A Letter to the Child I Am Too Selfish to Have, According to a Childless Guy Who Lives in a Golden Palace
Lessons from the Catholic Church: Expect nothing and still be disappointed.

When I was your age there were butterflies.
I did not spend most of my childhood in a rural idyll, I grew up in a suburban neighborhood that was technically part of New York City. But I saw butterflies all the time, and not just the ones that my kindergarten class raised from eggs. There were butterflies with wispy white wings and the occasional monarch darting around the flowers in my mother’s garden.
I thought I saw the butterflies less often as some kind of metaphor for the depression that sunk over me in high school, a genetic and experiential gift that you will inherit as the fucked-up genes from both sides of my family now run in your veins as well, but it wasn’t my imagination. There truly are 1.6% less butterflies each year.
There are so many signs that the world I grew up in will never be yours. Endangered animals I gathered box tops to save now disappearing forever. Once-in-a-lifetime storms multiple times a year. T-shirts on Christmas and winter coats on Easter. Our family in Croatia working harder and harder each year to squeeze out half a living from the land, even when hail damages the grapes and frost damages the olives and drought damages everything. But I keep coming back to the butterflies. Just another one of nature’s beautiful surprises that I got to see often, but you may not.
I think that was the day I realized it might be selfish to have you. When I realized that I would be bringing you into a world with fewer butterflies.
I do not know what kind of life you will have with me. I am 24 and single, financially stable in the kind of delicate calculus that would be upended with the presence of another person, a poorly-timed medical emergency, or even a chronically ill cat. I am doing alright for myself, and happy with the life I have built in Zagreb, but the unpleasant kernel of truth at the center of this move is that I did it partially because I knew I could never afford to live in the city of my birth. I think I might love to raise my child in the city I was born in, give you the same opportunities to go on cheap visits to the Met and chase pigeons through Central Park and feel the whole world at your fingertips or at the end of a subway ride. But it is not 1997 anymore. I’m not sure I see a world where this will happen for us, where I can give you the same kind of opportunities my family gave me on a (unionized) waiter’s salary.
Although life in Zagreb is fine for me, I do not know that I would bring a child into this town either. I’ve heard enough stories about childbirth in Croatian hospitals to be hesitant about wanting to be part of it. Know that I will love you no matter what and fight for you, but if you are not able-bodied, accommodations and treatment are few and far between. I’m terrified of the world of hurt you will face if you are gay, or if the person I am raising you with is also your mother, not a father. I’m terrified of the poison that will get poured into your ear, including at in-school religion classes, no matter how hard I try to teach you to respect others.

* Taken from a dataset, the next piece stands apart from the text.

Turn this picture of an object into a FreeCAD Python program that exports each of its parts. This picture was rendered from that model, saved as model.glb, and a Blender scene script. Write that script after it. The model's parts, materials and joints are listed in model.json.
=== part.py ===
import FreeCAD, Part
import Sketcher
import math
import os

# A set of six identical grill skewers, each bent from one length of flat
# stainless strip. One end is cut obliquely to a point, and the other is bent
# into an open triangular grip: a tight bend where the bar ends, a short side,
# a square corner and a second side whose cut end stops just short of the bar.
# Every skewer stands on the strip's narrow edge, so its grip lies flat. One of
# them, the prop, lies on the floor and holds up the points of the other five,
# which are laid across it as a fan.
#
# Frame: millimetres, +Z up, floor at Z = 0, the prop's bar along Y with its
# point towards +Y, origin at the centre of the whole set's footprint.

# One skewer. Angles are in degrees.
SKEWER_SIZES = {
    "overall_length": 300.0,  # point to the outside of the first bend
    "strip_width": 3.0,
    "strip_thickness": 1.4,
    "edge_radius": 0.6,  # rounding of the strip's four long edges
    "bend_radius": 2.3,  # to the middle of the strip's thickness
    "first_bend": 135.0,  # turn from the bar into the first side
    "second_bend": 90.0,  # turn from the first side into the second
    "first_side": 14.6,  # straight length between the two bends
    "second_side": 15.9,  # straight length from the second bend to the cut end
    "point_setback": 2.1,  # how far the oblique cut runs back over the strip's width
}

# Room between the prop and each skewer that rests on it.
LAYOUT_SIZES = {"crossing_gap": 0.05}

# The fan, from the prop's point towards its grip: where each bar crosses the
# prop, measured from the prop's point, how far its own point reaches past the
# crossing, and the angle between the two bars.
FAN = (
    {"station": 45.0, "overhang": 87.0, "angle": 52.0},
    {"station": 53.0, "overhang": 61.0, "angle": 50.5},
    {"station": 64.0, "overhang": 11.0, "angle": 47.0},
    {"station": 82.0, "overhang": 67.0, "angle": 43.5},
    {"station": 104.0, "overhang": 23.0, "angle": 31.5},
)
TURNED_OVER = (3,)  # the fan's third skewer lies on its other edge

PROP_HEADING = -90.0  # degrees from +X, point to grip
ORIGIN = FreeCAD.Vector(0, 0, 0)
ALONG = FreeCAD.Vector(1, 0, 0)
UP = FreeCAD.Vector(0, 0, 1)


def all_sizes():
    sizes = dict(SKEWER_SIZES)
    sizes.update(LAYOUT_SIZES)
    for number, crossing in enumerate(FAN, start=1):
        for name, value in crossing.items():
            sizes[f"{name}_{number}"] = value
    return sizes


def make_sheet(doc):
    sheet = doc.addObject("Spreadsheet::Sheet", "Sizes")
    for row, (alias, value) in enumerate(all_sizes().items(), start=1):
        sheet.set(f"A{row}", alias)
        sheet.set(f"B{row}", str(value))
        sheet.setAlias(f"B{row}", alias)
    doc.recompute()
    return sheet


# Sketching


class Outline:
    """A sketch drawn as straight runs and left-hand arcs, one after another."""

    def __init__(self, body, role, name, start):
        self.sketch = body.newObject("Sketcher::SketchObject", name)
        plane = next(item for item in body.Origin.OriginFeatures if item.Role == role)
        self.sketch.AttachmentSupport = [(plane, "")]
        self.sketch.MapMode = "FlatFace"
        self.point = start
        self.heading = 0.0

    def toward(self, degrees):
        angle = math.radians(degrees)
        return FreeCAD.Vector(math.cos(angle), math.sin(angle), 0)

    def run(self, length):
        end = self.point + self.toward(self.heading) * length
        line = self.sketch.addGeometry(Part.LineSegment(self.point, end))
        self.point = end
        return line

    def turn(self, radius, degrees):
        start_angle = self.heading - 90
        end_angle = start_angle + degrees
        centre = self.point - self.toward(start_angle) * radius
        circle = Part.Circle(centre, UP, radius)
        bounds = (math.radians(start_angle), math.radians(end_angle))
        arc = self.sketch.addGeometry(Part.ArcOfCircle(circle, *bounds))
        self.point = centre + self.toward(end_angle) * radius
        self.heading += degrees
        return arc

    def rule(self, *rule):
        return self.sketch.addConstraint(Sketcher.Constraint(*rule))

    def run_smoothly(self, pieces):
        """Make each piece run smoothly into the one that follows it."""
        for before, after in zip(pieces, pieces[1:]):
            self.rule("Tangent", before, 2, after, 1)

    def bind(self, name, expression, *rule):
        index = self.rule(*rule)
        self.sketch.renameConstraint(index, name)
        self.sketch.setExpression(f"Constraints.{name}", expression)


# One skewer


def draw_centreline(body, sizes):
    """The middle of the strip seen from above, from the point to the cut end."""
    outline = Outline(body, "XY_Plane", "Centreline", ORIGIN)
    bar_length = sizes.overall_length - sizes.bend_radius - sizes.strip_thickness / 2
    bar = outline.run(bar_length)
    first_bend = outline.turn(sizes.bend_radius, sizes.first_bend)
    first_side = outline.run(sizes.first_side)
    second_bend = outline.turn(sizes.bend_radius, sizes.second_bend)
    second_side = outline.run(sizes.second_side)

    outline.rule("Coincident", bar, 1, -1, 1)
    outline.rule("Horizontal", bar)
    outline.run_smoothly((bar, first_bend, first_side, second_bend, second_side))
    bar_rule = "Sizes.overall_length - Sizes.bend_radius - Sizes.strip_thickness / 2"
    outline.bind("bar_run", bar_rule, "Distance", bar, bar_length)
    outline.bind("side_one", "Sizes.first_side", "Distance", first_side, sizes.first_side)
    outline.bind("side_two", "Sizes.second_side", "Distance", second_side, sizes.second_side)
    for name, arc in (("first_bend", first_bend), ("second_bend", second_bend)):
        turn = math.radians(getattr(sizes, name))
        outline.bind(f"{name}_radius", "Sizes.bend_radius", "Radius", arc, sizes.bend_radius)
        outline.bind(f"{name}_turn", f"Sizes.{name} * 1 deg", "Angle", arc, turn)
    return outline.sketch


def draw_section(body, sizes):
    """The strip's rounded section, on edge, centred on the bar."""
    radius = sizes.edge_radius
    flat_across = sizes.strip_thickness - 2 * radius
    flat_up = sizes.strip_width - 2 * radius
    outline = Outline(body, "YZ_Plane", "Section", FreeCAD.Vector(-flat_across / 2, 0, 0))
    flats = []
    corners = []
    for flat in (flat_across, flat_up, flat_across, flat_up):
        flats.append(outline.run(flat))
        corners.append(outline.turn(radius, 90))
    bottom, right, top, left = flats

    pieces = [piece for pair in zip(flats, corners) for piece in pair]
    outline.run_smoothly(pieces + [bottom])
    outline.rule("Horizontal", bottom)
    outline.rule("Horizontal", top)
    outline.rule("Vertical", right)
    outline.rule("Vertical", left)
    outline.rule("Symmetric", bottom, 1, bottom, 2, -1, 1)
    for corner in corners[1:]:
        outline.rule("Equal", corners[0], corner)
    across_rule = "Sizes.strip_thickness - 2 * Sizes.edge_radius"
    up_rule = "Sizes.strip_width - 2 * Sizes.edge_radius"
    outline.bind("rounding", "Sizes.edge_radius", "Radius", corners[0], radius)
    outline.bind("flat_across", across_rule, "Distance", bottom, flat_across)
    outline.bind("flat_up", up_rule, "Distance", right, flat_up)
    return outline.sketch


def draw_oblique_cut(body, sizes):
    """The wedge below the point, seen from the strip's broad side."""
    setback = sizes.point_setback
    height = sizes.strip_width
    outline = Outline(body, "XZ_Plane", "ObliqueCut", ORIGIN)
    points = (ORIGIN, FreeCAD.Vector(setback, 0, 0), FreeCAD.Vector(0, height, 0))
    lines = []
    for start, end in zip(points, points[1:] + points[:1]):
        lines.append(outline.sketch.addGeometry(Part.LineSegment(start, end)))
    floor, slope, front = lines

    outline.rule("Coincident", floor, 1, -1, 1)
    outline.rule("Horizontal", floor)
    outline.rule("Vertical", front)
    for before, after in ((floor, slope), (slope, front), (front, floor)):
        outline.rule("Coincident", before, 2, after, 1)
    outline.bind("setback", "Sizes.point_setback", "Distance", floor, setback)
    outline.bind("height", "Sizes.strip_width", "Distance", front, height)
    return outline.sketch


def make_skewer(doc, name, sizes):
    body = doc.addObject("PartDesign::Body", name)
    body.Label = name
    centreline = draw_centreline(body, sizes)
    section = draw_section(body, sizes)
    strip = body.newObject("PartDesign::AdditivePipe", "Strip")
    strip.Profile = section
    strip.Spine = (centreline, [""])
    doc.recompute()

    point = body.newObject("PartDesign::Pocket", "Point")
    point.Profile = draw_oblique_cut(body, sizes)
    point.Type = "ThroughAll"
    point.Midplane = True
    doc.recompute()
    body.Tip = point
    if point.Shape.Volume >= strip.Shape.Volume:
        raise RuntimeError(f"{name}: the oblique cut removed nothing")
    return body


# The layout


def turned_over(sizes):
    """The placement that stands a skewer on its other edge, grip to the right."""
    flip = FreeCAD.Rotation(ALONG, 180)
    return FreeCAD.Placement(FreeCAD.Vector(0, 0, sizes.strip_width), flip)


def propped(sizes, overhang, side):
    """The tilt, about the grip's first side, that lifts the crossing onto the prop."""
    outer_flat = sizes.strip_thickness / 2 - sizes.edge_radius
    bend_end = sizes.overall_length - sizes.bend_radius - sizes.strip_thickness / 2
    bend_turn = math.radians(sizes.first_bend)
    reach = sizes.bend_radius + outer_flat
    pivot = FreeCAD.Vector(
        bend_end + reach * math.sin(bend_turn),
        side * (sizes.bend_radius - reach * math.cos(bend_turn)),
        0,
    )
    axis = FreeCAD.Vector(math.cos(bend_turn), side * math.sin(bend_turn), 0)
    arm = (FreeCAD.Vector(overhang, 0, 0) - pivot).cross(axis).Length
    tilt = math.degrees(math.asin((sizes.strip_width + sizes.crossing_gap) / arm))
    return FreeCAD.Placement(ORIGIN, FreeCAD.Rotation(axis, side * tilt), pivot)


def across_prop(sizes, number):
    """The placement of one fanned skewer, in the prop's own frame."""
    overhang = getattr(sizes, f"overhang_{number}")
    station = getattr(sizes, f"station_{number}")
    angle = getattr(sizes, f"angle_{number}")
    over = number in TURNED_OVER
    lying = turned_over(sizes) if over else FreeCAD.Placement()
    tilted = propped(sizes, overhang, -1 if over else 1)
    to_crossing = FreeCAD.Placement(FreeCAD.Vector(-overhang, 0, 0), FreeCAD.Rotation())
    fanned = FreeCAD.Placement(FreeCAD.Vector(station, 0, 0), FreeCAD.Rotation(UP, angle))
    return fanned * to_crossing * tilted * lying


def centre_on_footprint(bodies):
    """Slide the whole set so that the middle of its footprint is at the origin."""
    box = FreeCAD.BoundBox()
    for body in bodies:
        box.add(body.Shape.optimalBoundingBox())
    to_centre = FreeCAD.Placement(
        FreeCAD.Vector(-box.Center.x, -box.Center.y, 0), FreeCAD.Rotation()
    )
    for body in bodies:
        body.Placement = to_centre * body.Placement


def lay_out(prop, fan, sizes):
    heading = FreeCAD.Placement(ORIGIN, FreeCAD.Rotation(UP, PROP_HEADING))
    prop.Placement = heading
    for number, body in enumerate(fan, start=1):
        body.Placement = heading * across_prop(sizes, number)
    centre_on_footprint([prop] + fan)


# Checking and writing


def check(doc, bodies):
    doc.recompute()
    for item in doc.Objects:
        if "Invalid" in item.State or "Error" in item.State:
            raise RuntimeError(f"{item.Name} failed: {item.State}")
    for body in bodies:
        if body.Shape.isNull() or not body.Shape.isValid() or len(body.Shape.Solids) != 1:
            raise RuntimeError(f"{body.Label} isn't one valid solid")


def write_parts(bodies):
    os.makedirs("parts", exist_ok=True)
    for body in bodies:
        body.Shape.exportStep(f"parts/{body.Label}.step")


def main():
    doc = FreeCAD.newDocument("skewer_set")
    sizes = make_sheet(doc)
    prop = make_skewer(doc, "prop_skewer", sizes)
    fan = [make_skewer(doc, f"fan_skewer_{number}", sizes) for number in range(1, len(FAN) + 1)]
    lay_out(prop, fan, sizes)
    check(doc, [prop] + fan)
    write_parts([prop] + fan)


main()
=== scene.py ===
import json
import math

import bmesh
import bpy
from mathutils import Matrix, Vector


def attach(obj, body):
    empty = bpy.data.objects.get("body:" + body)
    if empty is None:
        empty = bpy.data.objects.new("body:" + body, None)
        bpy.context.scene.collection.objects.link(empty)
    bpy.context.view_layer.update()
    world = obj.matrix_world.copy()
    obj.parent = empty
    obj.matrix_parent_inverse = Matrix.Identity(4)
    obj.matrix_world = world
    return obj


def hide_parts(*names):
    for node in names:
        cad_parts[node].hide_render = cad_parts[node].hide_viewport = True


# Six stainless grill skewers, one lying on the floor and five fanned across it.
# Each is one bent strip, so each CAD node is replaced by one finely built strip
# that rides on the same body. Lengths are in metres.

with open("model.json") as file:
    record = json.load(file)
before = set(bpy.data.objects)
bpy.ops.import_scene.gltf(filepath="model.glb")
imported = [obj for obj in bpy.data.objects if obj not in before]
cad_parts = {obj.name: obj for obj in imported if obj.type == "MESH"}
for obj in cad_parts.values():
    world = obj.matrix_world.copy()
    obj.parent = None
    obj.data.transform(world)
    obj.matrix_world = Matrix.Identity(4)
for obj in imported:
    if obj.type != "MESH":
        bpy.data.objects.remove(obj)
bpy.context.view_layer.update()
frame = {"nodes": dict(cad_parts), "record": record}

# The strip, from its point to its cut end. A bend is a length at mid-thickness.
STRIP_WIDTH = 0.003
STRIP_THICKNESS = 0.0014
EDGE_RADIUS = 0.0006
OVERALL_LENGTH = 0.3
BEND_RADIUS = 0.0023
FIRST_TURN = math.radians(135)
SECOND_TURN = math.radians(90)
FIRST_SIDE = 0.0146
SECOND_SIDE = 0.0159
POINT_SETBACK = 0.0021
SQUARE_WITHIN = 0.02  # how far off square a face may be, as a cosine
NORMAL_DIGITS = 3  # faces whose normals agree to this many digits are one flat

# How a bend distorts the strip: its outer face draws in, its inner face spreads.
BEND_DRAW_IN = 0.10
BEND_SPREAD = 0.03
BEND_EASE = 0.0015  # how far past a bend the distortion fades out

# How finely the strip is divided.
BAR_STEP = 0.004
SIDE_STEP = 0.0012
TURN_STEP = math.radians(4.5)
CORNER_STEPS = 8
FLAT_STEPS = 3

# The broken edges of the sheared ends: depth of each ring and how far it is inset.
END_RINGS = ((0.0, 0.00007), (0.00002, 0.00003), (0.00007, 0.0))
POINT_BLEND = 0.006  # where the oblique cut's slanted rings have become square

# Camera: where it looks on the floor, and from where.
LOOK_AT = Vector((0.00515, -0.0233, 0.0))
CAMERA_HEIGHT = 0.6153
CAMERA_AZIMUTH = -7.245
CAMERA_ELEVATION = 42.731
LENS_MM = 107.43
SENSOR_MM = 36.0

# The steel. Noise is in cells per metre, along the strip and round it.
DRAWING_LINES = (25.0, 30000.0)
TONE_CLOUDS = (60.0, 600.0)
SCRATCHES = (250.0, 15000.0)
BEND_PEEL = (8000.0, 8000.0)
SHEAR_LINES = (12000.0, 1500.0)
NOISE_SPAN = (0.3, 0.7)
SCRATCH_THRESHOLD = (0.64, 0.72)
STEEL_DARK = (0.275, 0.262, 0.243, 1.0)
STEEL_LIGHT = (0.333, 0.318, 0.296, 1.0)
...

Ironically, the head of the Catholic Church claims people are too selfish to have children, yet his institution’s decades-long stranglehold on the country I love is a big factor in my calculus deciding whether or not to have children.

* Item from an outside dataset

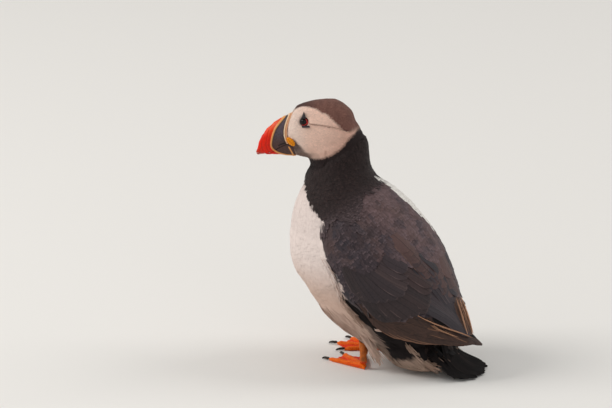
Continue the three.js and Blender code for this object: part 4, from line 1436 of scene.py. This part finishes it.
def clearOfFace(points):  # more than 0 where feathers may root: off the eye and the rosette
    local = inHead(points)
    local[:, 0] = np.abs(local[:, 0])
    eye, corner = (np.linalg.norm(local - [spot["side"], spot["along"], spot["up"]], axis=1) - spot["bare"]
                   for spot in (eyePlace, rosettePlace))
    return np.minimum(eye, corner)


def owned(*names):
    return np.isin(surface.owners, [fleshNames.index(n) for n in names])


def tractColours(name, roots, lines, owners, rng):  # the ground and fringe colours of one tract's feathers
    count = len(roots)
    atRoot = name in ("neck", "bib") or coatSet[name]["vane"] == "hair"
    grounds = plumageTones(lines[:, 0 if atRoot else 2], owners)
    pale = smoothStep(grounds.mean(1), 0.15, 0.4)
    patchy = np.exp(rng.normal(0, 1, count) * (0.1 - (0.05 if name == "face" else 0.08) * pale))[:, None]
    if name in ("mantle", "wing"):
        # the pale grey fringes are partly the feathers' own edges and partly painted sheen
        grounds = mixed(grounds * patchy, shade["scapular"], 0.3 * rng.uniform(0, 1, count) ** 2)
        return grounds, mixed(grounds, shade["greyFringeAndSheen"], rng.uniform(0.0, 0.6, count) ** 1.5)
    if name == "shoulder":
        grounds = shade["strip"] * np.exp(-np.abs(rng.normal(0, 0.06, count)))[:, None]
        return grounds, grounds
    if name == "neck":
        grounds = grounds * patchy
        low = 1 - smoothStep((roots[:, 2] - 0.7 * roots[:, 1]) / mm, 138, 164)
        fringes = mixed(grounds, shade["brownBlack"], 0.32 * rng.uniform(0, 1, count))
        return grounds, mixed(fringes, shade["greyFringeAndSheen"], 0.6 * low * rng.uniform(0, 1, count) ** 1.5)
    # the markings cross the feathers of every other tract
    steps = lines.shape[1]
    local = plumageTones(lines.reshape(-1, 3), np.repeat(owners, steps)).reshape(count, steps, 3)
    grounds = (0.35 * grounds[:, None] + 0.65 * local) * patchy[:, None]
    return grounds, grounds


def layTract(name, chance, seed, stretch=None):
    wanted = coatSet[name]
    roots = surface.scatter(chance, wanted["spacing"] * mm, seed)
    rng = np.random.default_rng(seed + 50)
    count = len(roots)
    size = np.exp(rng.normal(0, 0.12, count))
    if stretch is not None:
        size = size * stretch(roots)
    lengths = wanted["length"] * mm * size
    lines, ups, ways, faces = walk(roots, lengths, coatSteps)
    grounds, fringes = tractColours(name, roots, lines, surface.owners[faces], rng)
    total = 0
    for k, part in enumerate(np.array_split(np.argsort(roots[:, 0]), wanted.get("parts", 1))):
        piece = layVanes(f"{name}Coat{k}", vanes[wanted["vane"]], lines[part], ups[part], ways[part],
                         surface.uv[faces[part]], wanted["width"] * mm * size[part],
                         wanted["lift"] * mm * size[part] ** 0.5, grounds[part], fringes[part], seed + k,
                         soften=wanted["soften"], twist=4 - 2.5 * wanted["soften"])
        piece.data.materials.append(coatFinish if name in darkTracts else paleFinish)
        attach(piece, "root")
        total += len(piece.data.polygons)
    print(name, count, "feathers", total, "faces")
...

The Pope said it would be selfish not to have you, that too many young people such as myself are choosing to adopt pets instead. Even now, I am financially secure enough to adopt a pet if I tighten the belt a little bit, but I’m not sure that I can afford a child in the next decade. I can have a pet without worrying that going into the hospital will kill me. I can adopt a dog without worrying about what I will do about religion class when it goes to school. And cats live less than humans. I can adopt a pet without worrying on my deathbed that I have brought a being into a world that is too cruel for it.
To some extent, there is selfishness in my decision (probably) not to have children, but not in the way Pope Francis thinks. Much of my decision comes from my fear of the climate apocalypse, but so many other people have faced what felt like world-ending catastrophes before and maintained the hope (or the inability to decide otherwise) to have children. My own grandmother was born during World War Two. Indigenous people survived and raised family after genocide and robbery of their lands. There is some selfishness in the (often white) modern liberal’s fear of having children in the face of climate destruction. We are not the first people to face such complete destruction, but we are one of the first to be completely insulated from existential threats on a daily basis, maybe that is why it feels so terrifying.
But I still am not sure that I want to have children now, although I think about helping a little person walk and going to school recitals and listening to an overexcited toddler ramble about dinosaurs. Because no matter what the pope says, I would be bringing a child into the world with fewer butterflies.
And the truth is that for all of his talk about humility, Pope Francis will retreat to his gilded palace, and if I have kids I will have to scramble to find childcare (because even in Zagreb, raising a child on one salary won’t be enough).